Exactly. Organizations often focus on the externally visible factors without considering the day-to-day of a developer productivity. If only we spent more time to refactor/maintain and general tooling instead of more status updates and unnecessary processes, imagine the productivity we could achieve..

At Google we had this simple problem yet it halted our entire team's productivity: IntelliJ started being insanely slow indexing files and auto completing stuff. It was a mixture of generated code and the monorepo that made it take tens of seconds for any kind of autocompletion. It's been there for years but there wasn't much priority to fix it, so things kept going (and probably still keep going) like this...

1 comments

Man, I have seen this everywhere, there is so much low hanging fruit for organizations that take developer productivity seriously. It is insane the amount of friction (leading to burnout, disengagement, and ultimately turnover) that developers deal with, every day, just because no one in the organization can see past their quarterly OKRs and fix basic things.
Stripe has the concept of “paper cuts” that any developer can file via a simple web form. These are small annoyances that no one will have an OKR for but are bothersome nonetheless.

There is a team that focuses on fixing these smaller issues, in addition to a larger dev productivity team that works on the more gnarly problems like “building takes too long”. Importantly, the team DOES have an OKR for fixing paper cuts, and gets kudos for doing so.

It baffles me how everyone complains that they can't find talent and that devs make so much money, but at the same time don't invest in at least trying making devs 2-5x more productive.
The state of the industry could be way, way better. We just decided not to do so for.. some reason. We could answer it, but every time someone does, they get dogpiled by naysayers.
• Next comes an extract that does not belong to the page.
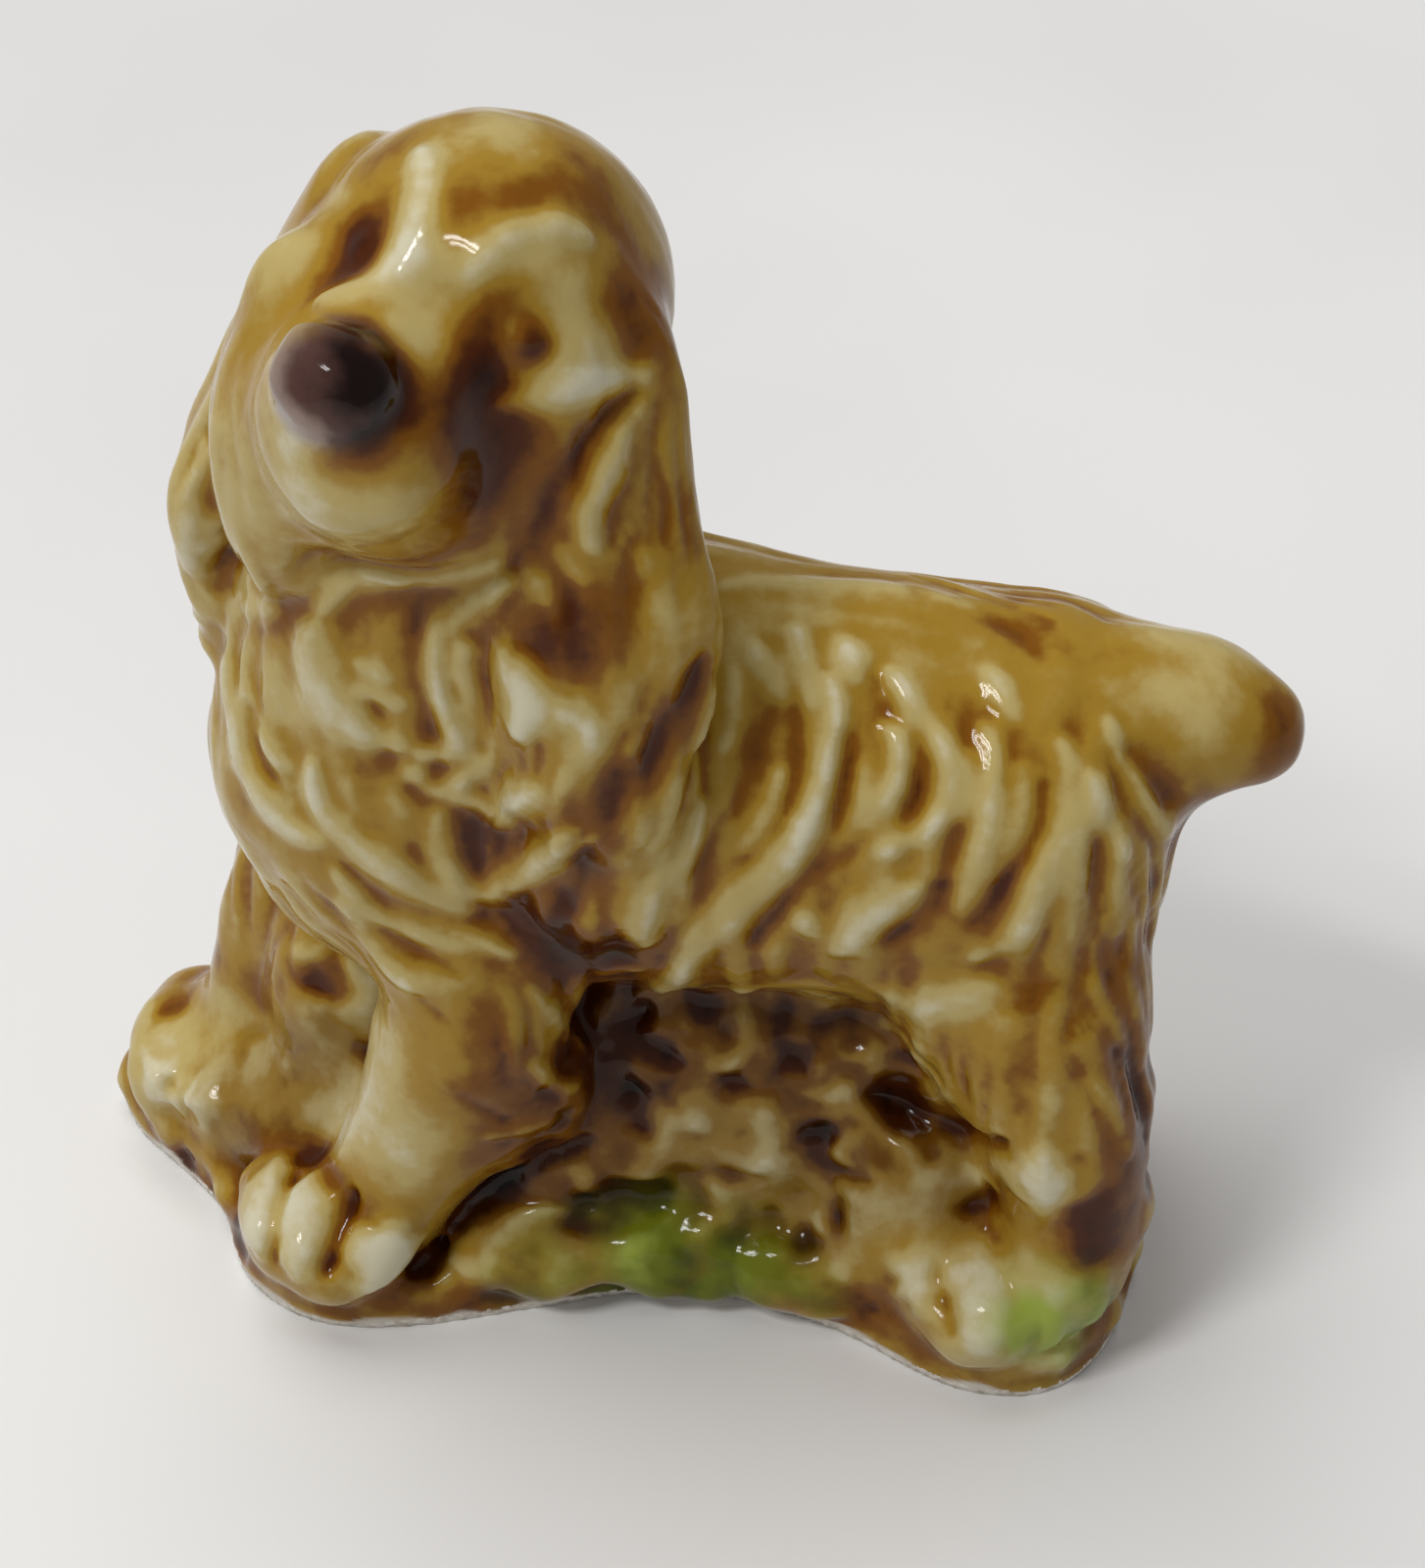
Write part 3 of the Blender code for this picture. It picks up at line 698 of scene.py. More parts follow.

On the other hand, if the industry truly evolved, it would probably up the barrier to entry to a level a lot of developers would be out of a job.

Unless we are very close to "peak software" where the most valuable problems are already solved (very unlikely), raising the productivity of some developers will not negatively affect other ones.
I'm fairly certain we'll hit the point where we can no longer reasonably throw bootcampers at jobs and expect professional output by 3 months way, way before "peak software". We already don't expect that from loads of other fields, both arts and sciences.
Frankly, we've already hit that point and nobody really wants to acknowledge it.

Is a college degree absolutely necessary? Probably not (but extremely valuable, nonetheless). But bootcamps are completely worthless. At best they can operate as a screen for the already capable, but they certainly don't market themselves as such.